What you should do | Reproduce, please, only the lines from the first line below to the line containing "from math import cos, radians, sin", inclusive.

Material |
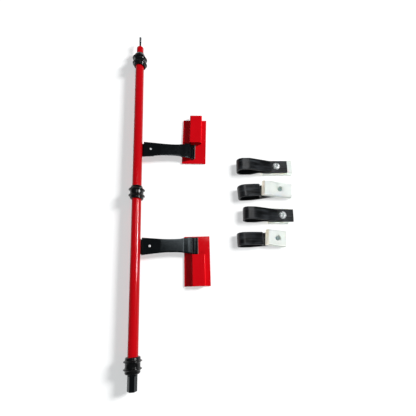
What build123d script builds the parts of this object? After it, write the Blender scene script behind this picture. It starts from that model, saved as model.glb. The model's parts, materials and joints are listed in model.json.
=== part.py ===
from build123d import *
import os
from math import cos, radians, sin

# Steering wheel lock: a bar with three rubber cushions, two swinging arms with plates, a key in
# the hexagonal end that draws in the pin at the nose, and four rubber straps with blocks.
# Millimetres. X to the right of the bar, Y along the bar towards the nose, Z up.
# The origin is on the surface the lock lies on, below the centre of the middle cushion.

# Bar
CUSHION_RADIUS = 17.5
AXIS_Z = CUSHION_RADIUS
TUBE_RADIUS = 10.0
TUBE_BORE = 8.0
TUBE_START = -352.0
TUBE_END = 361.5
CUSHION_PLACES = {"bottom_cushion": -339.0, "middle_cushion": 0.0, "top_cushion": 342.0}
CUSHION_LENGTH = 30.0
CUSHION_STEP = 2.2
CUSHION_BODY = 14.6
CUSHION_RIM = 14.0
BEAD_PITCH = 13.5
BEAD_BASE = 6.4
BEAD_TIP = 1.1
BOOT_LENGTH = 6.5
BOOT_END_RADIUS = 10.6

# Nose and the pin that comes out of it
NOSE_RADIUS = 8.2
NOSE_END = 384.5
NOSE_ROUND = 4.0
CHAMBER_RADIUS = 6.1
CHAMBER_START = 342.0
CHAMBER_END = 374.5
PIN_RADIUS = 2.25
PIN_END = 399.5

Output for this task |
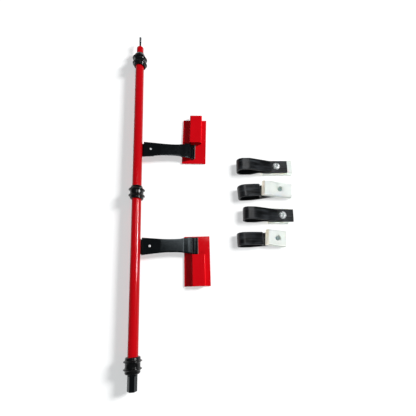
What build123d script builds the parts of this object? After it, write the Blender scene script behind this picture. It starts from that model, saved as model.glb. The model's parts, materials and joints are listed in model.json.
=== part.py ===
from build123d import *
import os
from math import cos, radians, sin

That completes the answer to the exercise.